Embodiment 7: effect of thiol ligand ratio on photocorrosion discoloration of CdS QDs.

50 mL of 0.005 mol/L CdCl₂ aqueous solution is prepared, thioglycolic acid ligand is added according to the molar ratio of 1:0, 1:1, 1:2, 1:4 to produce milky white precipitate; IM HCl or NaOH solution is added dropwise until the pH of the above solution reaches 7, and the solution became colorless; 2 mL of 0.005 mol/L Na₂S aqueous solution is added under strong stirring, and the color of the solution gradually turns yellow with the increase of stirring time; finally, ethanol is added for precipitating and the CdS QDs are obtained by centrifugal washing.

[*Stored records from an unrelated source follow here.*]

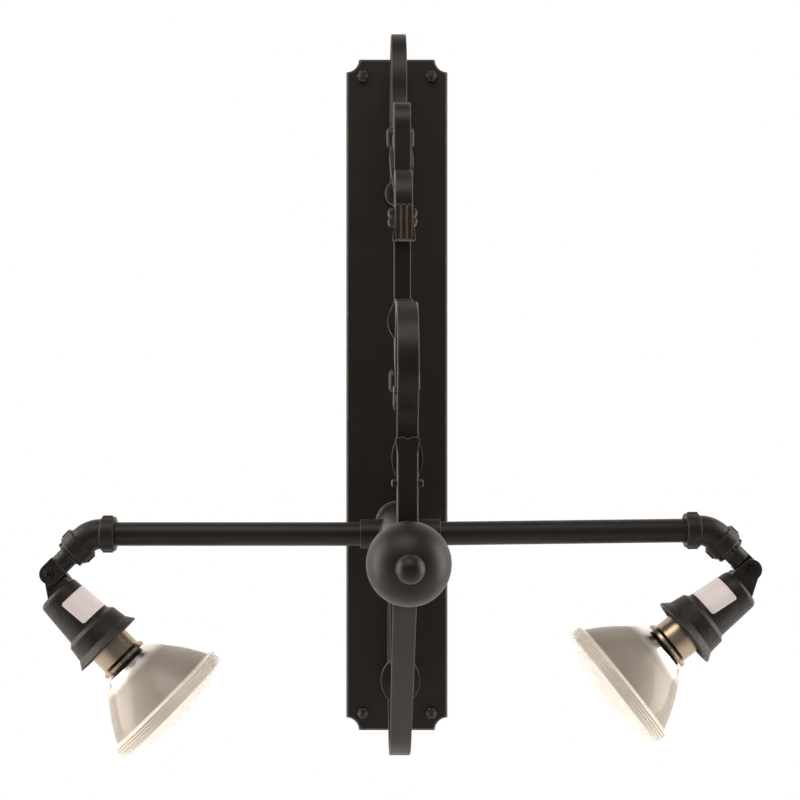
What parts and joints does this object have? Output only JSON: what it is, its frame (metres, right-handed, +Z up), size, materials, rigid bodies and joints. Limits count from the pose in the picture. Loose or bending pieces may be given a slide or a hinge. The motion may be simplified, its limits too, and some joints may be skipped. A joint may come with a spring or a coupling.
{
  "type": "industrial pipe wall light",
  "caption": "Wall light with a tall notched back plate, a boom under a scrolled flat-bar bracket, and pipe arms with swivelling, tilting reflector lamps that aim at a sign or wall.",
  "frame": {"origin": "on the wall plane, midway between the two junction-box screws, level with the boom's axis", "axes": "+X to the viewer's right, +Y into the wall, +Z up; the boom points along -Y"},
  "size_m": [0.6464, 0.4762, 0.6811],
  "materials": {
    "dark_coat": "satin, finely textured",
    "cast_black": "semi-gloss over a cast skin",
    "zinc_plate": "zinc plated",
    "brass": "rolled",
    "black_nylon": "matte",
    "porcelain": "glazed",
    "gasket_rubber": "matte",
    "label_film": "blank, matte",
    "base_glass": "gloss",
    "base_shell": "bright rolled",
    "crimped_skirt": "pale, pressed",
    "silvered_glass": "satin silver",
    "lens_glass": "frosted, warm white",
    "capsule_glass": "clear"
  },
  "bodies": {
    "frame": {"back_plate": "dark_coat", "wall_bracket": "zinc_plate", "wire_bushing": "black_nylon", "corner_studs": "zinc_plate", "acorn_nuts": "dark_coat", "boom_tube": "dark_coat", "boom_cap": "zinc_plate", "finial_ball": "dark_coat", "finial_stud": "zinc_plate", "finial_knob": "dark_coat", "main_scroll_bar": "dark_coat", "upper_crook": "dark_coat", "middle_crook": "dark_coat", "lower_crook": "dark_coat", "front_arch": "dark_coat", "front_riser": "dark_coat", "lower_brace": "dark_coat", "bracket_collars": "dark_coat", "bracket_screws": "zinc_plate", "left_arm_collar": "dark_coat", "left_arm_pipe": "dark_coat", "left_elbow": "dark_coat", "right_arm_collar": "dark_coat", "right_arm_pipe": "dark_coat", "right_elbow": "dark_coat"},
    "left_stem": {"left_swivel_stem": "dark_coat", "left_locknut": "dark_coat", "left_knuckle_screw": "cast_black", "left_knuckle_nut": "cast_black"},
    "left_head": {"left_lampholder": "cast_black", "left_socket_insulator": "porcelain", "left_screw_shell": "brass", "left_centre_contact": "brass", "left_mouth_gasket": "gasket_rubber", "left_blank_label": "label_film"},
    "left_bulb": {"left_bulb_tip": "brass", "left_bulb_insulator": "base_glass", "left_bulb_base": "base_shell", "left_bulb_skirt": "crimped_skirt", "left_bulb_reflector": "silvered_glass", "left_bulb_lens": "lens_glass", "left_bulb_capsule": "capsule_glass"},
    "right_stem": {"right_swivel_stem": "dark_coat", "right_locknut": "dark_coat", "right_knuckle_screw": "cast_black", "right_knuckle_nut": "cast_black"},
    "right_head": {"right_lampholder": "cast_black", "right_socket_insulator": "porcelain", "right_screw_shell": "brass", "right_centre_contact": "brass", "right_mouth_gasket": "gasket_rubber", "right_blank_label": "label_film"},
    "right_bulb": {"right_bulb_tip": "brass", "right_bulb_insulator": "base_glass", "right_bulb_base": "base_shell", "right_bulb_skirt": "crimped_skirt", "right_bulb_reflector": "silvered_glass", "right_bulb_lens": "lens_glass", "right_bulb_capsule": "capsule_glass"}
  },
  "joints": [
    {"name": "left_swivel", "type": "hinge", "parent": "frame", "child": "left_stem", "pos_m": [-0.29424, -0.164, -0.01584], "axis": [-0.7071, 0, -0.7071], "range_deg": [-40, 120]},
    {"name": "left_tilt", "type": "hinge", "parent": "left_stem", "child": "left_head", "pos_m": [-0.31368, -0.164, -0.03528], "axis": [0, 1, 0], "range_deg": [-15, 135]},
    {"name": "left_bulb_out", "type": "slide", "parent": "left_head", "child": "left_bulb", "axis": [0.7071, 0, -0.7071], "range_m": [0, 0.045]},
    {"name": "right_swivel", "type": "hinge", "parent": "frame", "child": "right_stem", "pos_m": [0.29441, -0.164, -0.01224], "axis": [-0.7157, 0, 0.6984], "range_deg": [-40, 120]},
    {"name": "right_tilt", "type": "hinge", "parent": "right_stem", "child": "right_head", "pos_m": [0.31409, -0.164, -0.03145], "axis": [0, -1, 0], "range_deg": [-7, 142]},
    {"name": "right_bulb_out", "type": "slide", "parent": "right_head", "child": "right_bulb", "axis": [-0.7891, 0, -0.6143], "range_m": [0, 0.045]}
  ]
}
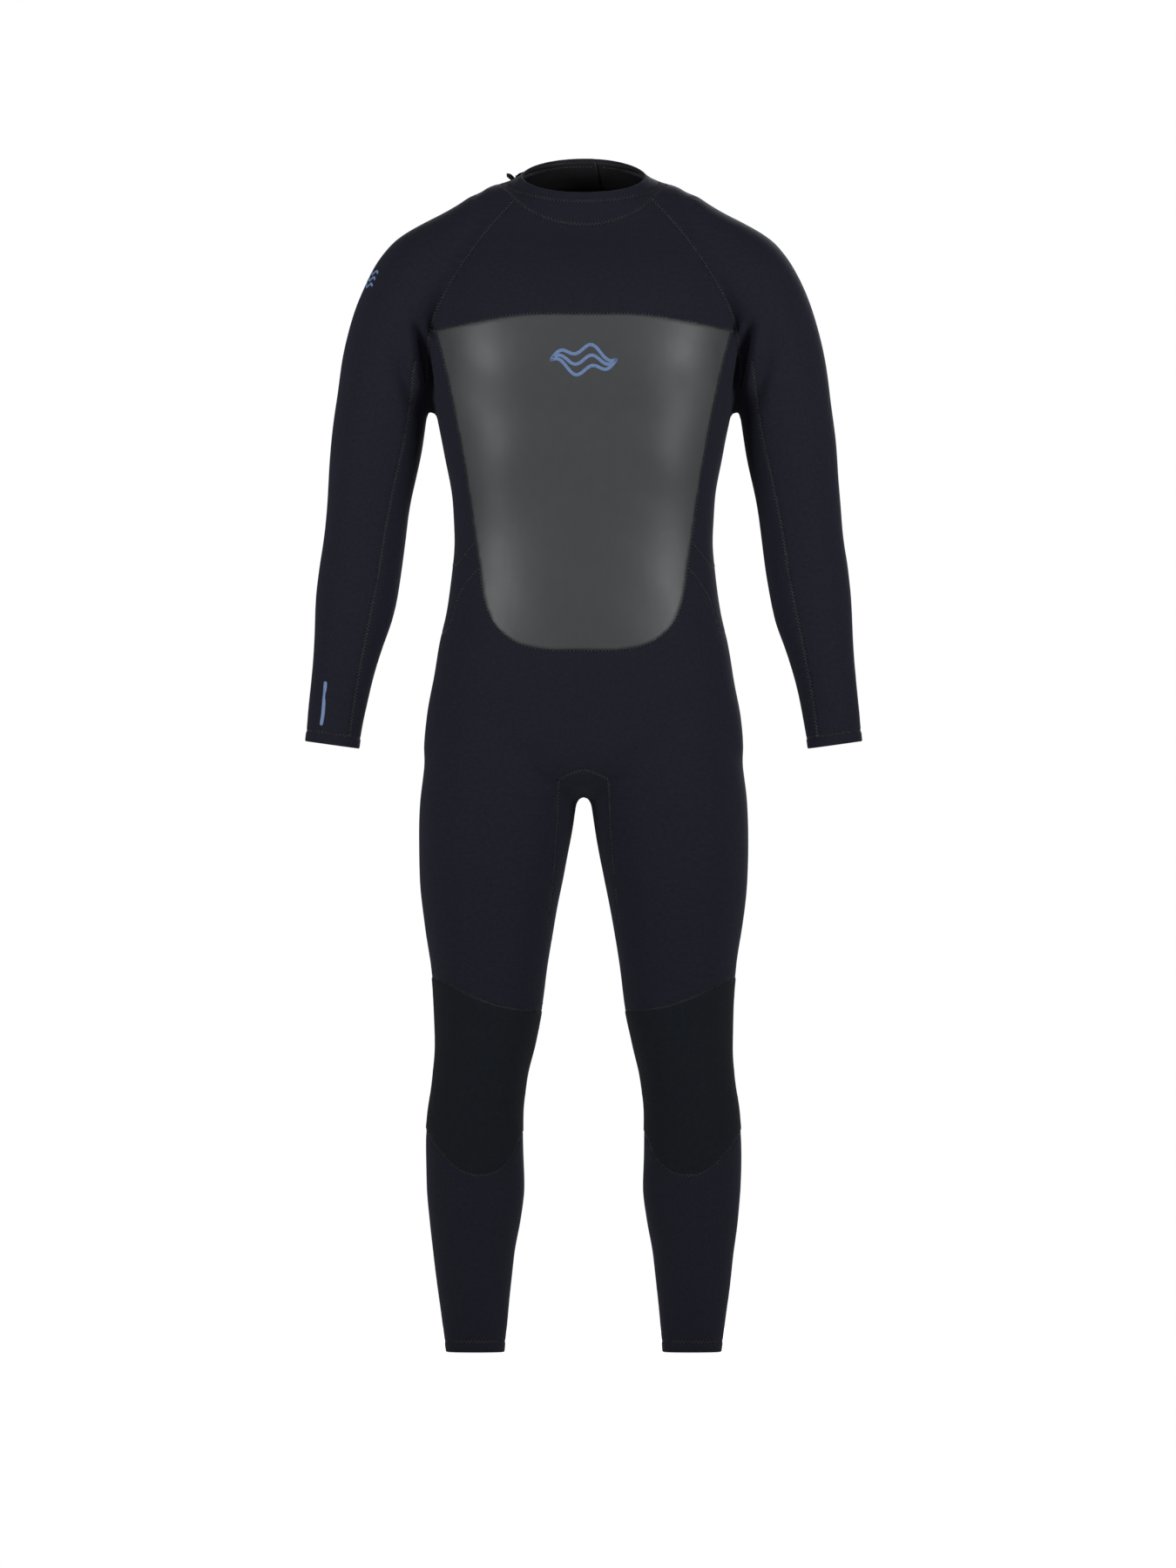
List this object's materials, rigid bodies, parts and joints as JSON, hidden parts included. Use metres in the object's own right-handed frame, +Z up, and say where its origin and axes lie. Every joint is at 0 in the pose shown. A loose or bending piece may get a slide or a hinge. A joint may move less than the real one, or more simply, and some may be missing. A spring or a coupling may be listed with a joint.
{
  "type": "full wetsuit",
  "caption": "Full-length neoprene wetsuit with long sleeves, knee pads, a back zip and a collar closed by a hook-and-loop tab.",
  "frame": {"origin": "below the middle of the suit, on the plane of the two ankle hems", "axes": "+Z up along the body, the chest faces -Y, the wearer's left is +X"},
  "size_m": [0.669, 0.252, 1.4403],
  "materials": {
    "jersey": "matte",
    "knee_jersey": "matte",
    "smoothskin": "satin",
    "lining": "matte",
    "print": "satin",
    "zip_tape": "matte",
    "zip_coil": "satin",
    "slider_metal": "satin",
    "webbing": "matte"
  },
  "bodies": {
    "torso": {"collar": "jersey", "neck_seal": "smoothskin", "upper_chest_panel": "jersey", "chest_panel": "smoothskin", "abdomen_panel": "jersey", "seat_panel": "jersey", "crotch_gusset": "jersey", "left_zip_tape": "zip_tape", "right_zip_tape": "zip_tape", "zip_coil": "zip_coil", "zip_bottom_stop": "slider_metal", "zip_baffle": "lining", "collar_loop_patch": "webbing", "chest_mark": "print", "right_shoulder_mark": "print", "left_side_panel": "jersey", "right_side_panel": "jersey", "left_waist_band": "jersey", "right_waist_band": "jersey", "left_back_panel": "jersey", "right_back_panel": "jersey", "left_shoulder_section": "jersey", "right_shoulder_section": "jersey", "left_hip_section": "jersey", "right_hip_section": "jersey", "left_inner_thigh_panel": "jersey", "right_inner_thigh_panel": "jersey"},
    "slider": {"zip_slider": "slider_metal"},
    "pull": {"zip_pull": "slider_metal"},
    "tab": {"collar_tab": "jersey", "tab_hook_patch": "webbing", "tab_pull_loop": "webbing"},
    "left_upper_arm": {"left_upper_sleeve": "jersey", "left_elbow_section": "jersey"},
    "left_forearm": {"left_forearm_outer_panel": "jersey", "left_forearm_inner_panel": "jersey", "left_wrist_hem": "jersey"},
    "left_thigh": {"left_thigh_panel": "jersey", "left_hamstring_panel": "jersey", "left_knee_pad": "knee_jersey", "left_knee_back_panel": "jersey"},
    "left_shin": {"left_shin_panel": "jersey", "left_calf_panel": "jersey", "left_ankle_hem": "jersey"},
    "right_upper_arm": {"right_upper_sleeve": "jersey", "right_elbow_section": "jersey"},
    "right_forearm": {"right_forearm_outer_panel": "jersey", "right_forearm_inner_panel": "jersey", "right_wrist_hem": "jersey", "right_forearm_mark": "print"},
    "right_thigh": {"right_thigh_panel": "jersey", "right_hamstring_panel": "jersey", "right_knee_pad": "knee_jersey", "right_knee_back_panel": "jersey"},
    "right_shin": {"right_shin_panel": "jersey", "right_calf_panel": "jersey", "right_ankle_hem": "jersey"}
  },
  "joints": [
    {"name": "zip_slide", "type": "slide", "parent": "torso", "child": "slider", "axis": [0, -0.0612, -0.9981], "range_m": [0, 0.378]},
    {"name": "pull_swing", "type": "hinge", "parent": "slider", "child": "pull", "pos_m": [0, 0.10946, 1.33391], "axis": [1, 0, 0], "range_deg": [0, 150]},
    {"name": "tab_peel", "type": "hinge", "parent": "torso", "child": "tab", "pos_m": [0.038, 0.06692, 1.4215], "axis": [0, 0.6044, -0.7967], "range_deg": [0, 120]},
    {"name": "left_shoulder", "type": "hinge", "parent": "torso", "child": "left_upper_arm", "pos_m": [0.225, 0.00692, 1.19], "axis": [0, -1, 0], "range_deg": [0, 30], "stiffness_Nm_per_rad": 0.8, "deforming": ["left_shoulder_section"]},
    {"name": "left_elbow", "type": "hinge", "parent": "left_upper_arm", "child": "left_forearm", "pos_m": [0.262, 0.00592, 0.992], "axis": [-0.9893, 0, -0.146], "range_deg": [0, 90], "stiffness_Nm_per_rad": 0.3, "deforming": ["left_elbow_section"]},
    {"name": "left_hip", "type": "hinge", "parent": "torso", "child": "left_thigh", "pos_m": [0.095, 0.00492, 0.74], "axis": [-1, 0, 0], "range_deg": [0, 60], "stiffness_Nm_per_rad": 1.2, "deforming": ["left_hip_section", "left_inner_thigh_panel"]},
    {"name": "left_knee", "type": "hinge", "parent": "left_thigh", "child": "left_shin", "pos_m": [0.122, 0.00192, 0.343], "axis": [1, 0, 0], "range_deg": [0, 90], "stiffness_Nm_per_rad": 0.6, "deforming": ["left_knee_pad", "left_knee_back_panel"]},
    {"name": "right_shoulder", "type": "hinge", "parent": "torso", "child": "right_upper_arm", "pos_m": [-0.225, 0.00692, 1.19], "axis": [0, 1, 0], "range_deg": [0, 30], "stiffness_Nm_per_rad": 0.8, "deforming": ["right_shoulder_section", "right_shoulder_mark"]},
    {"name": "right_elbow", "type": "hinge", "parent": "right_upper_arm", "child": "right_forearm", "pos_m": [-0.262, 0.00592, 0.992], "axis": [-0.9893, 0, 0.146], "range_deg": [0, 90], "stiffness_Nm_per_rad": 0.3, "deforming": ["right_elbow_section"]},
    {"name": "right_hip", "type": "hinge", "parent": "torso", "child": "right_thigh", "pos_m": [-0.095, 0.00492, 0.74], "axis": [-1, 0, 0], "range_deg": [0, 60], "stiffness_Nm_per_rad": 1.2, "deforming": ["right_hip_section", "right_inner_thigh_panel"]},
    {"name": "right_knee", "type": "hinge", "parent": "right_thigh", "child": "right_shin", "pos_m": [-0.122, 0.00192, 0.343], "axis": [1, 0, 0], "range_deg": [0, 90], "stiffness_Nm_per_rad": 0.6, "deforming": ["right_knee_pad", "right_knee_back_panel"]}
  ]
}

(2) Comparing the photochromic properties of different CdS QDs, the specific steps are as follows:

The CdS QDs are dispersed in aqueous solutions at a concentration of 0.05 wt %. When the molar ratio of cadmium chloride to thioglycolic acid ligand is 1:0, the obtained orange cadmium sulfide precipitate cannot be stably dispersed in water; when the molar ratio of cadmium chloride to thioglycolic acid ligand is 1:1, 1:2, 1:4, the synthesized CdS QDs can be dispersed with water to obtain a stable dispersion at the above concentration. The sample is irradiated by a UV light source with a 5W power and a wavelength of 365 nm for 1 minute, then the photocorrosion discoloration of the sample is compared, when the molar ratio of cadmium chloride to thioglycolic acid ligand of the sample is 1:1 and 1:2, the sample has obvious photocorrosion photochromic phenomenon, and the photocorrosion photochromic phenomenon of synthesized CdS QDs with the ligand ratio of 1:1 is the most significant. As shown in FIG. 8, when the molar ratio of cadmium chloride to thioglycolic acid ligand of CdS QDs is 1:4, the color of the quantum dot solution does not change basically after UV irradiation.